Open-Source AI Models for Scientific Advancement

Arthur Spirling, New York University, NY, USA, a political and data scientist who uses and teaches about language models, has raised concerns about the use of proprietary and closed large language models (LLMs) in research. These models are developed and run by companies that do not disclose their underlying models for independent inspection or verification. It is unclear on which documents these models have been trained, and the companies might change the training data and their business models at any time. Spirling argues that this threatens progress on research ethics and reproducibility of results.

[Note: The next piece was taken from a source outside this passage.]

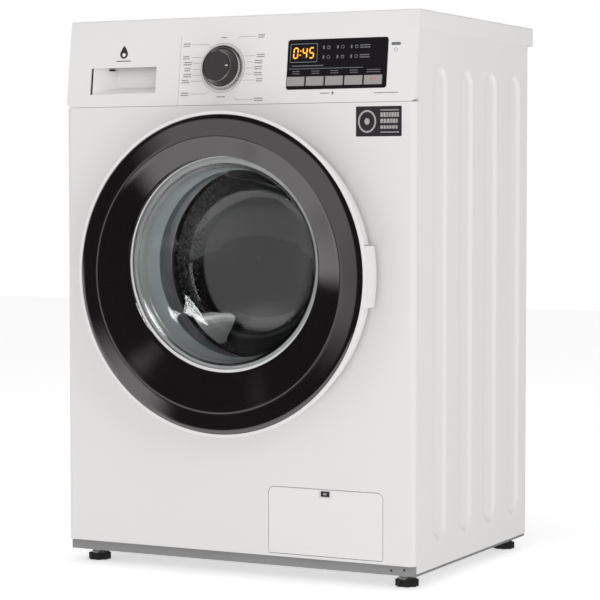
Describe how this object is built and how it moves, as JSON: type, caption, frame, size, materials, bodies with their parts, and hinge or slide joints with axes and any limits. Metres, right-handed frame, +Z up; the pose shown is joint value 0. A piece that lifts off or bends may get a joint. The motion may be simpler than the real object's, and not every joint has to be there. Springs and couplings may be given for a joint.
{
  "type": "front load washing machine",
  "caption": "Upright cabinet with a round hinged door, steel drum, detergent drawer, programme dial, buttons and screw feet; it washes and spins laundry.",
  "frame": {"origin": "middle of the footprint, on the floor", "axes": "+X to the machine's right as seen from the front, +Y to the back, +Z up; the front faces -Y"},
  "size_m": [0.597, 0.533, 0.85],
  "materials": {
    "white_enamel": "satin white enamel on steel sheet",
    "white_plastic": "smooth white moulding",
    "dark_gloss": "dark glossy moulding",
    "black_lens": "black smooth window",
    "silver_plastic": "silver coated plastic",
    "dial_finish": "dark knob with bright skirt",
    "window_glass": "clear pressed glass",
    "grey_rubber": "light grey moulded rubber",
    "black_rubber": "black rubber",
    "galvanised": "zinc coated steel sheet",
    "stainless": "stainless steel sheet",
    "tub_plastic": "grey filled plastic",
    "dark_plastic": "black moulded plastic",
    "cast_weight": "grey cast concrete",
    "cast_alloy": "cast alloy",
    "plain_steel": "plain steel",
    "foot_plastic": "black foot pad on a steel stem"
  },
  "bodies": {
    "cabinet": {"side_left": "white_enamel", "side_right": "white_enamel", "inner_frame": "galvanised", "rear_panel": "galvanised", "base_pan": "galvanised", "front_panel": "white_enamel", "worktop": "white_plastic", "control_panel": "white_plastic", "display_lens": "black_lens", "control_board": "dark_plastic", "dispenser_housing": "tub_plastic", "inlet_valve": "plain_steel", "fill_hose": "black_rubber", "door_lock": "dark_plastic", "drain_pump": "dark_plastic", "drain_hose": "black_rubber", "cord_gland": "dark_plastic", "damper_cylinders": "plain_steel", "panel_screws": "plain_steel", "door_gasket": "grey_rubber", "suspension_springs": "plain_steel", "sump_hose": "black_rubber", "dispenser_hose": "black_rubber", "hinge_bracket": "plain_steel"},
    "tub": {"tub_front": "tub_plastic", "tub_rear": "tub_plastic", "counterweights": "cast_weight", "drum_bearings": "plain_steel", "heater": "plain_steel", "motor_body": "cast_alloy", "drive_belt": "black_rubber", "damper_rods": "plain_steel", "gasket_clamp": "plain_steel"},
    "drum": {"drum_shell": "stainless", "drum_back": "stainless", "drum_lifters": "tub_plastic", "drum_spider": "cast_alloy", "drum_pulley": "cast_alloy"},
    "rotor": {"motor_pulley": "plain_steel"},
    "door": {"door_rim": "white_plastic", "door_cover": "dark_gloss", "door_inner_frame": "tub_plastic", "door_glass": "window_glass", "hinge_leaf": "plain_steel"},
    "handle": {"door_handle": "white_plastic"},
    "hook": {"latch_hook": "plain_steel"},
    "drawer": {"drawer_front": "white_plastic", "drawer_tray": "tub_plastic"},
    "dial": {"program_dial": "dial_finish"},
    "flap": {"service_flap": "white_plastic"},
    "filter": {"pump_filter": "dark_plastic"},
    "button_1": {"push_button_1": "silver_plastic"},
    "button_2": {"push_button_2": "silver_plastic"},
    "button_3": {"push_button_3": "silver_plastic"},
    "button_4": {"push_button_4": "silver_plastic"},
    "button_5": {"push_button_5": "silver_plastic"},
    "leg_front_left": {"foot_front_left": "foot_plastic"},
    "leg_front_right": {"foot_front_right": "foot_plastic"},
    "leg_back_left": {"foot_back_left": "foot_plastic"},
    "leg_back_right": {"foot_back_right": "foot_plastic"}
  },
  "joints": [
    {"name": "tub_bounce", "type": "slide", "parent": "cabinet", "child": "tub", "axis": [0, 0, 1], "range_m": [-0.01, 0.008], "stiffness_N_per_m": 8000, "springref_m": 0.033, "deforming": ["suspension_springs", "sump_hose", "dispenser_hose", "door_gasket"]},
    {"name": "drum_spin", "type": "hinge", "parent": "tub", "child": "drum", "pos_m": [0, -0.0075, 0.475], "axis": [0, 1, 0], "continuous": true},
    {"name": "motor_spin", "type": "hinge", "parent": "tub", "child": "rotor", "pos_m": [-0.02, 0.1905, 0.148], "axis": [0, 1, 0], "continuous": true},
    {"name": "door_swing", "type": "hinge", "parent": "cabinet", "child": "door", "pos_m": [-0.216, -0.2435, 0.4605], "axis": [0, 0, -1], "range_deg": [0, 120]},
    {"name": "handle_pull", "type": "hinge", "parent": "door", "child": "handle", "pos_m": [0.214, -0.2315, 0.4605], "axis": [0, 0, -1], "range_deg": [0, 10], "stiffness_Nm_per_rad": 1, "springref_deg": -5.73},
    {"name": "hook_turn", "type": "hinge", "parent": "door", "child": "hook", "pos_m": [0.197, -0.2295, 0.4605], "axis": [0, 0, -1], "range_deg": [0, 10]},
    {"name": "drawer_slide", "type": "slide", "parent": "cabinet", "child": "drawer", "axis": [0, -1, 0], "range_m": [0, 0.19]},
    {"name": "dial_turn", "type": "hinge", "parent": "cabinet", "child": "dial", "pos_m": [-0.0228, -0.20012, 0.7713], "axis": [0, -0.9925, 0.1223], "continuous": true},
    {"name": "flap_fold", "type": "hinge", "parent": "cabinet", "child": "flap", "pos_m": [0, -0.2045, 0.046], "axis": [1, 0, 0], "range_deg": [0, 90]},
    {"name": "filter_turn", "type": "hinge", "parent": "cabinet", "child": "filter", "pos_m": [0.18, -0.1475, 0.085], "axis": [0, 1, 0], "range_deg": [0, 180]},
    {"name": "button_press_1", "type": "slide", "parent": "cabinet", "child": "button_1", "axis": [0, 0.9925, -0.1223], "range_m": [0, 0.002], "stiffness_N_per_m": 400, "springref_m": -0.001},
    {"name": "button_press_2", "type": "slide", "parent": "cabinet", "child": "button_2", "axis": [0, 0.9925, -0.1223], "range_m": [0, 0.002], "stiffness_N_per_m": 400, "springref_m": -0.001},
    {"name": "button_press_3", "type": "slide", "parent": "cabinet", "child": "button_3", "axis": [0, 0.9925, -0.1223], "range_m": [0, 0.002], "stiffness_N_per_m": 400, "springref_m": -0.001},
    {"name": "button_press_4", "type": "slide", "parent": "cabinet", "child": "button_4", "axis": [0, 0.9925, -0.1223], "range_m": [0, 0.002], "stiffness_N_per_m": 400, "springref_m": -0.001},
    {"name": "button_press_5", "type": "slide", "parent": "cabinet", "child": "button_5", "axis": [0, 0.9925, -0.1223], "range_m": [0, 0.002], "stiffness_N_per_m": 400, "springref_m": -0.001},
    {"name": "leg_screw_front_left", "type": "slide", "parent": "cabinet", "child": "leg_front_left", "axis": [0, 0, -1], "range_m": [0, 0.012]},
    {"name": "leg_screw_front_right", "type": "slide", "parent": "cabinet", "child": "leg_front_right", "axis": [0, 0, -1], "range_m": [0, 0.012]},
    {"name": "leg_screw_back_left", "type": "slide", "parent": "cabinet", "child": "leg_back_left", "axis": [0, 0, -1], "range_m": [0, 0.012]},
    {"name": "leg_screw_back_right", "type": "slide", "parent": "cabinet", "child": "leg_back_right", "axis": [0, 0, -1], "range_m": [0, 0.012]}
  ],
  "couplings": [
    {"joint": "motor_spin", "follows": "drum_spin", "ratio": 11.667},
    {"joint": "hook_turn", "follows": "handle_pull", "ratio": 1}
  ]
}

Instead, Spirling suggests that researchers should collaborate to develop open-source LLMs that are transparent and not dependent on a corporation’s favor. One example of an open-source LLM is BLOOM, which was built by the AI company Hugging Face, News York City, NY, USA, in collaboration with over 1,000 volunteer researchers and partially funded by the French government.

However, open-source LLMs are generally not as well-funded as proprietary models, so there needs to be more collaboration and pooling of international resources and expertise. Academic codes of conduct and regulations for working with LLMs are necessary. Spirling believes that these will take time and such regulations will probably be initially clumsy and slow to take effect. Another challenge is that this field moves so fast that versions of LLMs become obsolete within weeks or months. Therefore, the more academics that join this effort, the better.

Currently, researchers have access to open LLMs developed by private organizations, such as LLaMA, developed by Facebook parent company Meta in Menlo Park, CA, USA. LLaMA was originally released to researchers on a case-by-case basis only, but the full model was later published online, and both LLaMA and OPT-175B are now free to use. However, this leaves science relying on corporations’ benevolence, which is an unstable situation in the long run.